Given problem:
Only the lines from the one containing "record = json.load(file)" through the end of the data below should be copied, each exactly as written and with both ends kept.

□ □ □ □ □ □ □

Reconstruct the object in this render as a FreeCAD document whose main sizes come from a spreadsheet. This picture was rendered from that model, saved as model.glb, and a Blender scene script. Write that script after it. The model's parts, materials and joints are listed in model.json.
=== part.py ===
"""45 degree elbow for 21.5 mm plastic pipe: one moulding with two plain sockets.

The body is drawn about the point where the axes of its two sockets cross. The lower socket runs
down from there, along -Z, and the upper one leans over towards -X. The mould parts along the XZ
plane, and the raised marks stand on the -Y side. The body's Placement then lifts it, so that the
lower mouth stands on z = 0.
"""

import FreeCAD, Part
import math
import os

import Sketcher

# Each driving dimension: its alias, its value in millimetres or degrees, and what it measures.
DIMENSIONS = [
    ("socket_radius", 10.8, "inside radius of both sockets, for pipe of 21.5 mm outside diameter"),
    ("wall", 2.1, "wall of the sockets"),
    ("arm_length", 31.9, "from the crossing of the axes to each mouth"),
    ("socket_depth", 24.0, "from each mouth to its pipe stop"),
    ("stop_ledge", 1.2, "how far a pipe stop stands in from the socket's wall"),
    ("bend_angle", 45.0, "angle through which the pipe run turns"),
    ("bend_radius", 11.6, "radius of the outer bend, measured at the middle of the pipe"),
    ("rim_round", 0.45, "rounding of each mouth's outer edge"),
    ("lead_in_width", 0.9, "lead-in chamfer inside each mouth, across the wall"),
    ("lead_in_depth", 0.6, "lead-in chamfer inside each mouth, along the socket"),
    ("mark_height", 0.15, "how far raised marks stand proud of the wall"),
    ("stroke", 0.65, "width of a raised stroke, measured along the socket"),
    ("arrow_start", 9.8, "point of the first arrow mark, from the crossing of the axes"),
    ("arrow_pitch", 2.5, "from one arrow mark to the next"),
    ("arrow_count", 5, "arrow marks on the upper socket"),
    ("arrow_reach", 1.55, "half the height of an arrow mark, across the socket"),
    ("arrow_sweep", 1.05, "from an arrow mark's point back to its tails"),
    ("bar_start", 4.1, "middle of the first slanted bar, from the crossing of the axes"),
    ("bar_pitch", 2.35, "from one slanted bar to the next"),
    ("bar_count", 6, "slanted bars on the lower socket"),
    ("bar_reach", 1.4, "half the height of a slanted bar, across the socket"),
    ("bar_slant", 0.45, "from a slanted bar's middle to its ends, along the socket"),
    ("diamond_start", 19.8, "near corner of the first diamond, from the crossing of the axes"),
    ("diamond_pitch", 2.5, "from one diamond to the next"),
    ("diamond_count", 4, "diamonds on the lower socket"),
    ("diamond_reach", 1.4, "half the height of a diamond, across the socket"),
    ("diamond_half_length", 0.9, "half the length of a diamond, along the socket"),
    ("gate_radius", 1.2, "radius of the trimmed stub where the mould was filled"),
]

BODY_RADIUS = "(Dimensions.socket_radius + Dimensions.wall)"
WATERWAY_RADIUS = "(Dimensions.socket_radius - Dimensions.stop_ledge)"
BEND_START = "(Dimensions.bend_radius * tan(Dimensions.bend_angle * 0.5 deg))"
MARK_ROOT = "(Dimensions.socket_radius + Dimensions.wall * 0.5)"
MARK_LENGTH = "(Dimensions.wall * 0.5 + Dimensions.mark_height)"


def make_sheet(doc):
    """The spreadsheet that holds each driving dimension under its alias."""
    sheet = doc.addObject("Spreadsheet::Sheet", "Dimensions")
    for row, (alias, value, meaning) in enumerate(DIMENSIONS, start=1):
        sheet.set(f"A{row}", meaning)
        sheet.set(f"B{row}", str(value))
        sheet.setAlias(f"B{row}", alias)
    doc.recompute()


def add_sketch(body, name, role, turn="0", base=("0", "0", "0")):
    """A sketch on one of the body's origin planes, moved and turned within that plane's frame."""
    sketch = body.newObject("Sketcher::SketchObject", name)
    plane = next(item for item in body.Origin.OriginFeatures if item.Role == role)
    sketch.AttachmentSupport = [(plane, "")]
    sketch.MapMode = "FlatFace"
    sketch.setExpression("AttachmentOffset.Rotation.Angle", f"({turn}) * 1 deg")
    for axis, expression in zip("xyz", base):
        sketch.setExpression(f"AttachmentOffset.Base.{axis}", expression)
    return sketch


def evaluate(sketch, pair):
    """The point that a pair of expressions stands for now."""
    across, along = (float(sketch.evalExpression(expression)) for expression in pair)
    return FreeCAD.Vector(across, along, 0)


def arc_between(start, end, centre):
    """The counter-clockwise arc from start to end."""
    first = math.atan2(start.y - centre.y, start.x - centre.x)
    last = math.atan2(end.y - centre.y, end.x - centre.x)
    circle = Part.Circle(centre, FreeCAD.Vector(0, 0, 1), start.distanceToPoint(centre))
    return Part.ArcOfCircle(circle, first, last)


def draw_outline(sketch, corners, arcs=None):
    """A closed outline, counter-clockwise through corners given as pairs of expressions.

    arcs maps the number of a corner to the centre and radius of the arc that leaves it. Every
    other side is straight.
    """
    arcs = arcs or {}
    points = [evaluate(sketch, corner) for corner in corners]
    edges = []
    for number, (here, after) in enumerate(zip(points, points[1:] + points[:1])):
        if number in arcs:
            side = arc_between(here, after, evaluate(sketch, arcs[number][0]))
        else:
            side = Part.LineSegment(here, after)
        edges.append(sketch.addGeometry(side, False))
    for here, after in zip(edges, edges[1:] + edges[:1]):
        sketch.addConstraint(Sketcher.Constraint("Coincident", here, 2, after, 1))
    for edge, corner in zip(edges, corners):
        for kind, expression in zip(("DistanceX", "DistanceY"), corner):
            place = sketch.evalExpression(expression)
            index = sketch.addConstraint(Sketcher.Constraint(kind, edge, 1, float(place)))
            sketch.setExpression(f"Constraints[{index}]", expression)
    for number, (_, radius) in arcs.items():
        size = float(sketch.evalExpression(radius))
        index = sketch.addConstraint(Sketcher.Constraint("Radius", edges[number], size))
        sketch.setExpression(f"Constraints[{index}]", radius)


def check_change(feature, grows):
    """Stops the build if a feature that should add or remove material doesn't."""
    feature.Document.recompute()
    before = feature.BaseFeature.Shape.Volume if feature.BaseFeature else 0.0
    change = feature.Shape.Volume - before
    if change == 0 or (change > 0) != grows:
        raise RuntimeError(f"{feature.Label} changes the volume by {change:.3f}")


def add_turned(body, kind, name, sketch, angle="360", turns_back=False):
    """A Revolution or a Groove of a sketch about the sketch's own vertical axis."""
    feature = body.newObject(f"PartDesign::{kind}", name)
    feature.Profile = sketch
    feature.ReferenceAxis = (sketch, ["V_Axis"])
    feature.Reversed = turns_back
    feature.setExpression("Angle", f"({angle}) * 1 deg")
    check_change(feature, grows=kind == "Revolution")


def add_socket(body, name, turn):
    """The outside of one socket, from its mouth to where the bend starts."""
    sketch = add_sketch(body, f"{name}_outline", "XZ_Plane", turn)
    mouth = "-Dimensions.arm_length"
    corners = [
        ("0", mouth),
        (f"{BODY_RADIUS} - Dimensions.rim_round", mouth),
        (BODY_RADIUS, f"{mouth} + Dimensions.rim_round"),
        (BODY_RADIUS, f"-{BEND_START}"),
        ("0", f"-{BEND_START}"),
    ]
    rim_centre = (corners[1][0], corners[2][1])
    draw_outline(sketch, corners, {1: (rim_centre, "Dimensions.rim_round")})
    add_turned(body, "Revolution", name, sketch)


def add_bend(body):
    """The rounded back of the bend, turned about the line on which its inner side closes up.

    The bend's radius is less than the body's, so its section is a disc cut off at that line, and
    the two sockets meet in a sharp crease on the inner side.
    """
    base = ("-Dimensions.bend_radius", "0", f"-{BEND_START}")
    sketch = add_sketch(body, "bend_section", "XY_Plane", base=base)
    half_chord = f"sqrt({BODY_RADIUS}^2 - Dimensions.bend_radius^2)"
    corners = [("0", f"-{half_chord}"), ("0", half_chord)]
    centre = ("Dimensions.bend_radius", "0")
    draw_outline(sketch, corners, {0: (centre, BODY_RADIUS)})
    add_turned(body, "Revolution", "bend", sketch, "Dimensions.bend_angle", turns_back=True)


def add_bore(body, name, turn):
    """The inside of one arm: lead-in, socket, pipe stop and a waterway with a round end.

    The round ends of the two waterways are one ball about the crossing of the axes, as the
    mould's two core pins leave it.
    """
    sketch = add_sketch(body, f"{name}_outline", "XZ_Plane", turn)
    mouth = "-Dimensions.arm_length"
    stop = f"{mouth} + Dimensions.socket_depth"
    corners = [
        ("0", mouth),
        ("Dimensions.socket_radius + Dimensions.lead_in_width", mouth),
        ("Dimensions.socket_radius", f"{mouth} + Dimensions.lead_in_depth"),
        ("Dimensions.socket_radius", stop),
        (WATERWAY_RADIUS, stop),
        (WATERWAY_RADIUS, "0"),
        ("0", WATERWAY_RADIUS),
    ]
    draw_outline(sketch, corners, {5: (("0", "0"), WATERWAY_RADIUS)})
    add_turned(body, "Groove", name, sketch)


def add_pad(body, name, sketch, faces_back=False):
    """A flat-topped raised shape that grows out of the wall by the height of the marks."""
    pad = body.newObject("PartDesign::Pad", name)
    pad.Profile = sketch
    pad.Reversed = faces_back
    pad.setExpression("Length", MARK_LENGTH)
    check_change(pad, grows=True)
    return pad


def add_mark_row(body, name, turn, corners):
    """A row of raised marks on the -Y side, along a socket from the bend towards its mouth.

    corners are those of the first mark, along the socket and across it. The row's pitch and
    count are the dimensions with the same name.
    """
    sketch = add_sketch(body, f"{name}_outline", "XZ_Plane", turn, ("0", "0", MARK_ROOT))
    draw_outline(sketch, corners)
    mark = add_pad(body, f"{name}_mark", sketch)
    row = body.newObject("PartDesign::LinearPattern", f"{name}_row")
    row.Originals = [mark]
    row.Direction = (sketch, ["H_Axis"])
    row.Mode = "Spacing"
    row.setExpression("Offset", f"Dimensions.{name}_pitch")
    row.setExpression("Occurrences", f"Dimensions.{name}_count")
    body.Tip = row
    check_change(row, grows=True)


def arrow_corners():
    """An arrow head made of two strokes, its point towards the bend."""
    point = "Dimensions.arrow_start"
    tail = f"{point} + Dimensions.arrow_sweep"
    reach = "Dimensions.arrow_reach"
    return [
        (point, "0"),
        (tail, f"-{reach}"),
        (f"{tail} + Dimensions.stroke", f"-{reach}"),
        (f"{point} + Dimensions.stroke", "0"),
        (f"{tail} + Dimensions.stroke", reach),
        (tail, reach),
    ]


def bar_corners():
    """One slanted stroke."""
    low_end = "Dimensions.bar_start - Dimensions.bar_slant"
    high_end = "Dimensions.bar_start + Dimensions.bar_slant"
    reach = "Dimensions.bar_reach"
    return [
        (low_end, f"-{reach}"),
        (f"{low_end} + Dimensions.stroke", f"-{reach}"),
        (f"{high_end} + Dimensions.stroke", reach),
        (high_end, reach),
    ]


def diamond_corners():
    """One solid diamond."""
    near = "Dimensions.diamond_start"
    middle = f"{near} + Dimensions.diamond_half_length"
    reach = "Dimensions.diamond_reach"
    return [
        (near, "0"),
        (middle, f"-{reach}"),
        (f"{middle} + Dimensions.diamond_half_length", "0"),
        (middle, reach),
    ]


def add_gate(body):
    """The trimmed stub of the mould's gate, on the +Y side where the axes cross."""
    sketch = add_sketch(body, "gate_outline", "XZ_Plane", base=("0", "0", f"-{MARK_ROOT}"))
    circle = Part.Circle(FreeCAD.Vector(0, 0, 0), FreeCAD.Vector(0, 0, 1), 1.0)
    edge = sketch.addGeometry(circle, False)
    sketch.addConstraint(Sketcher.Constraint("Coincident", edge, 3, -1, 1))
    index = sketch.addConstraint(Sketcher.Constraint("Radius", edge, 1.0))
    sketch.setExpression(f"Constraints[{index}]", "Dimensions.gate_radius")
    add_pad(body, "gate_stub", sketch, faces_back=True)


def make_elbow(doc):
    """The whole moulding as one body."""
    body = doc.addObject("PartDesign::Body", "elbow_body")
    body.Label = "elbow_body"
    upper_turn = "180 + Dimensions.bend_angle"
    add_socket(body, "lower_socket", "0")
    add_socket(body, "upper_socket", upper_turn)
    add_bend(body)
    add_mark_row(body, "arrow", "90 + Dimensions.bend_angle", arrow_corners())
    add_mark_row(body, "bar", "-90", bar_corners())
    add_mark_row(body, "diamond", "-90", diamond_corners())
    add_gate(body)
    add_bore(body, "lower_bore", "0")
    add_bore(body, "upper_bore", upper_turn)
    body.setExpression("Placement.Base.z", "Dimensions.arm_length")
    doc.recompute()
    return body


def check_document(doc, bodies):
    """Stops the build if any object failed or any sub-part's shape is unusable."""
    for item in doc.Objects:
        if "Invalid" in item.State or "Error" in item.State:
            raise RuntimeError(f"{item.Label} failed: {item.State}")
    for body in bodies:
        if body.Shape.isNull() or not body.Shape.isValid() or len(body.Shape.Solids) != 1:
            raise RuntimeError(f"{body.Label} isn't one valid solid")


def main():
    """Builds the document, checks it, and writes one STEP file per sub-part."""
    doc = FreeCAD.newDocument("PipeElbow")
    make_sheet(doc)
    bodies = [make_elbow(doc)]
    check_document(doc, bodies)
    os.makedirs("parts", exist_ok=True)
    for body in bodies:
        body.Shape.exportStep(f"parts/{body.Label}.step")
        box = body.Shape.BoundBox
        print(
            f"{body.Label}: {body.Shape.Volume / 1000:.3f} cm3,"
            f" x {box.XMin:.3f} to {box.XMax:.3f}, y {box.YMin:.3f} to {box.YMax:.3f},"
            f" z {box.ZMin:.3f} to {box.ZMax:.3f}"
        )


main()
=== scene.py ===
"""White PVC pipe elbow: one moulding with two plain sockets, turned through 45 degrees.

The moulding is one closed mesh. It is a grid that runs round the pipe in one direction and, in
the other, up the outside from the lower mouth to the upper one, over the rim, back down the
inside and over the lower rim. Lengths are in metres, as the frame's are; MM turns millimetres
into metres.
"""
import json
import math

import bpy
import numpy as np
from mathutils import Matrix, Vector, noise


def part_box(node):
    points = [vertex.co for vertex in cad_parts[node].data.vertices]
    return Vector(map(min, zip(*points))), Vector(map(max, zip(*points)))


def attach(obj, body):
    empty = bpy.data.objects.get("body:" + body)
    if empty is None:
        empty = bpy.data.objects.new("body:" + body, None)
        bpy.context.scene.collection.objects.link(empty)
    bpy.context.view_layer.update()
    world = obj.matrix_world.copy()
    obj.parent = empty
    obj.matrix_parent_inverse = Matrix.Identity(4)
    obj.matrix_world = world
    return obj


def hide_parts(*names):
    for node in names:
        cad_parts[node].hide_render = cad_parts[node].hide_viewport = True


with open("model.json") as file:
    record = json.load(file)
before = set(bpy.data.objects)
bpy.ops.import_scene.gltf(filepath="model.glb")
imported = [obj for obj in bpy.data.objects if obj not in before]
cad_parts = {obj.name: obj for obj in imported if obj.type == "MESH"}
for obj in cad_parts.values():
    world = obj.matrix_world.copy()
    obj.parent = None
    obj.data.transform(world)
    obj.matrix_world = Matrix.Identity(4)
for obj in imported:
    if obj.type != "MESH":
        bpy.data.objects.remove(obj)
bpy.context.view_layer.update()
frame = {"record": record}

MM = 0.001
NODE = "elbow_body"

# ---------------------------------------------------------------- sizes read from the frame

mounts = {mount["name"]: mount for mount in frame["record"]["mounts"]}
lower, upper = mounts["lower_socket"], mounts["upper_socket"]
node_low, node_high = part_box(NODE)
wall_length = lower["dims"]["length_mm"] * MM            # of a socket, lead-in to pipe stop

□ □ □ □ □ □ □

Solution to this problem:
    record = json.load(file)
before = set(bpy.data.objects)
bpy.ops.import_scene.gltf(filepath="model.glb")
imported = [obj for obj in bpy.data.objects if obj not in before]
cad_parts = {obj.name: obj for obj in imported if obj.type == "MESH"}
for obj in cad_parts.values():
    world = obj.matrix_world.copy()
    obj.parent = None
    obj.data.transform(world)
    obj.matrix_world = Matrix.Identity(4)
for obj in imported:
    if obj.type != "MESH":
        bpy.data.objects.remove(obj)
bpy.context.view_layer.update()
frame = {"record": record}

MM = 0.001
NODE = "elbow_body"

# ---------------------------------------------------------------- sizes read from the frame

mounts = {mount["name"]: mount for mount in frame["record"]["mounts"]}
lower, upper = mounts["lower_socket"], mounts["upper_socket"]
node_low, node_high = part_box(NODE)
wall_length = lower["dims"]["length_mm"] * MM            # of a socket, lead-in to pipe stop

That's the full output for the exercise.